The use of livestock manure to build up soil health, specifically soil organic matter, is a practice that has been embraced by organic farmers. Increasing soil organic matter improves soil structure or tilth, increases the water-holding capacity of coarse-textured sandy soils, improves drainage in fine-textured clay soils, provides a source of slow release nutrients, reduces wind and water erosion, and promotes growth of earthworms and other beneficial soil organisms. Most vegetable crops return small amounts of crop residue to the soil, so manure, compost, and other organic amendments help maintain soil organic matter levels. Raw manure is high in nutrients, especially readily available nitrogen. Fresh, non-composted manure will generally have a higher nitrogen content than composted manure. However, the use of composted manure will contribute more to the organic matter content of the soil.
The most important benefit of using compost is the increase in soil organic matter in addition to adding nutrients to the soil. Generally, compost contains relatively low concentrations of nitrogen, phosphorus, and potassium compared to manure. Just like manure, the nitrogen content of compost will vary according to the source material and how it is composted. In general, nitrogen in the form of ammonium (NH4+) or nitrate (NO3¯) is low in compost compared to manure.
Crop rotations involve a systematic farm plan, where the crop planted in one field on the farm changes every year or every season. While soil quality derives from inherent parent material, climate, and topography, crop rotation also affects soil quality and health. More diverse crop rotations that include more crops in the rotation tend to have better soil quality. Longer crop rotations have been shown to improve the soil’s physical properties, decrease erosion, reduce nitrogen leaching potential, improve soil organic matter, and provide competitive crop yields.
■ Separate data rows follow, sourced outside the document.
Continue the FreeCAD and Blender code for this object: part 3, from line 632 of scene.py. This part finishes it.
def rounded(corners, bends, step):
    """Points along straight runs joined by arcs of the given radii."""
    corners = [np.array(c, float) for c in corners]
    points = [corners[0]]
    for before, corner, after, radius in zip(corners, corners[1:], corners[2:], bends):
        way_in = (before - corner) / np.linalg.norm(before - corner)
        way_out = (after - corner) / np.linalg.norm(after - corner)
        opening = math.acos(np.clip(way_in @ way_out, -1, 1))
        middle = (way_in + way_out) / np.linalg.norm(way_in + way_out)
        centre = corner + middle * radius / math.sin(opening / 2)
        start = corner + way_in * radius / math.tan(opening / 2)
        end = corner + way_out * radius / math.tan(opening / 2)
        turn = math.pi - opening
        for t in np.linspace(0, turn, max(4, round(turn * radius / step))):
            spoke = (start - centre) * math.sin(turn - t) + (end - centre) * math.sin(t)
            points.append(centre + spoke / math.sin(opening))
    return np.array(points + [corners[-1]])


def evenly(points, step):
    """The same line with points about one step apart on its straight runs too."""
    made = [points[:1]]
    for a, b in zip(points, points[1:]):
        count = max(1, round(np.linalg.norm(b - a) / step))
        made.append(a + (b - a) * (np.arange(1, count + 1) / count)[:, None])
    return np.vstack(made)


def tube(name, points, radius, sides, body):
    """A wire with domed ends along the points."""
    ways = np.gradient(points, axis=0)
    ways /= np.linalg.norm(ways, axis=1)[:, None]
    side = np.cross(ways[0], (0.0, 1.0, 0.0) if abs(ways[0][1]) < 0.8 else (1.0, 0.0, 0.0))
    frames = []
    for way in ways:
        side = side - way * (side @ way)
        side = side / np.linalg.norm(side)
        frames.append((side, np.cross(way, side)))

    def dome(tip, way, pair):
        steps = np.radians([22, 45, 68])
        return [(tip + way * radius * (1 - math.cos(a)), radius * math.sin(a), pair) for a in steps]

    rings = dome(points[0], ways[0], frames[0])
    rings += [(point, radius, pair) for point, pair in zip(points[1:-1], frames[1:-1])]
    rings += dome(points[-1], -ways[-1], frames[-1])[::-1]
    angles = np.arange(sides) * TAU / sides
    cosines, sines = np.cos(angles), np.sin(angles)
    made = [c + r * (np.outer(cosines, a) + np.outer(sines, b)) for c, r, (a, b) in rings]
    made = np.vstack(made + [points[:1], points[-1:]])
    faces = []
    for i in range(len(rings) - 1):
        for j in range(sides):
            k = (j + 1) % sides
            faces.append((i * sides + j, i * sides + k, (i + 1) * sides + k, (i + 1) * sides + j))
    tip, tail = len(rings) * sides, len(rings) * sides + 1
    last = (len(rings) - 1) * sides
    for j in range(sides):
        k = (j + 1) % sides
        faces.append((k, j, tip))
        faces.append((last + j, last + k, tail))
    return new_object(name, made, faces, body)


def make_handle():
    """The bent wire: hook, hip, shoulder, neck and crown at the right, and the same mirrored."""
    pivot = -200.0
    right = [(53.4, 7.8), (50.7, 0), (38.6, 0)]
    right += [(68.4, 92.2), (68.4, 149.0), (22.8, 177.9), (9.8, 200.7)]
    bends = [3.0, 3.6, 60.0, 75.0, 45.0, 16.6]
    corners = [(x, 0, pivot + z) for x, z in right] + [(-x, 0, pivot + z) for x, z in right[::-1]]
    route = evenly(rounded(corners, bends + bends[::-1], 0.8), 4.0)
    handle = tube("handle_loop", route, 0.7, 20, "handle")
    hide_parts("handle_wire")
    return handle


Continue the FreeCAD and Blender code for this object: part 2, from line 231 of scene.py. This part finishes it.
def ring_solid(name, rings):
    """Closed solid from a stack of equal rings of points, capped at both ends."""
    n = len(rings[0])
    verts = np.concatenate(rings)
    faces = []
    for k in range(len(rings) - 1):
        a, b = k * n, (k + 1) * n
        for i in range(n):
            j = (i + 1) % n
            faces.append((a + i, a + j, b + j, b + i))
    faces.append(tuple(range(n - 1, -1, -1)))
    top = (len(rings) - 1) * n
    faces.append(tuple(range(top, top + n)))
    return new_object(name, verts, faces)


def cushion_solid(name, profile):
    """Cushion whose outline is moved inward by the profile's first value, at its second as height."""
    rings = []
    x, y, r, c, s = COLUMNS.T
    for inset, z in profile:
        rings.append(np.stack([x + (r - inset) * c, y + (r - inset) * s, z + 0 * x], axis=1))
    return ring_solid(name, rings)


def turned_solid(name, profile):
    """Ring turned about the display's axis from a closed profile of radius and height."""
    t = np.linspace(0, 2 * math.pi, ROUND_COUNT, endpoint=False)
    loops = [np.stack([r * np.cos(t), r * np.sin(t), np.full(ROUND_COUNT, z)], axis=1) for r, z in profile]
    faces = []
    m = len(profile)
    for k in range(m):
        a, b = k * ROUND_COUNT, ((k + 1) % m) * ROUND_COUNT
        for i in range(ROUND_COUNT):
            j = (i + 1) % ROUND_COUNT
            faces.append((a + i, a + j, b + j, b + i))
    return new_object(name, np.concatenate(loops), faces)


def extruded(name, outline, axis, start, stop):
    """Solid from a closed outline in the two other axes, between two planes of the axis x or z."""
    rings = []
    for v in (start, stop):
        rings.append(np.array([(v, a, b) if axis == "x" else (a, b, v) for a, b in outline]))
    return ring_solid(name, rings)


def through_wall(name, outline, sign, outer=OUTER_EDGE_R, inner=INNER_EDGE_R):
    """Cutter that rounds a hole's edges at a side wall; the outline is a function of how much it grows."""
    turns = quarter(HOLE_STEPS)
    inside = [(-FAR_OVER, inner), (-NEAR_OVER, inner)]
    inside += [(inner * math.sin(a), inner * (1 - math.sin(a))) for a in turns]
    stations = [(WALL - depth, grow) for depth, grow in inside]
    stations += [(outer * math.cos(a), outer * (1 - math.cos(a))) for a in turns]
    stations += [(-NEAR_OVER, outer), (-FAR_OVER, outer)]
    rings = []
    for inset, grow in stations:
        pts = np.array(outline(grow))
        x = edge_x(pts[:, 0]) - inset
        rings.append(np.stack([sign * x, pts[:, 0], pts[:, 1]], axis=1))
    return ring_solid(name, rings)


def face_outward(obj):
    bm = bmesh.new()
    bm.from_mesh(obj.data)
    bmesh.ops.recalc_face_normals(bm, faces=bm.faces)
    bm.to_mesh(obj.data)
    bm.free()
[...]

Section 205.205 Crop Rotation Practice Standard
In a well-managed cropping system, crop rotations and cover crops can provide the benefits of cultivation and compensate for many of its negative impacts of tillage. This is consistent with § 205.205 Crop Rotation Standard, which states that a “producer must implement a crop rotation including but not limited to sod, cover crops, green manure crops, and catch crops that provide the following functions that are applicable to the operation:
Cover crops are widely seen as an important part of soil quality management in organic production systems. Cover crops are planted to provide ground cover or green manure between cash crops. Cover crops contribute numerous benefits to soil health. They keep the soil covered during the winter and other periods of time when crops are not growing, reducing the risk of erosion. The biomass produced by cover crops is usually returned to the soil, enhancing organic matter levels.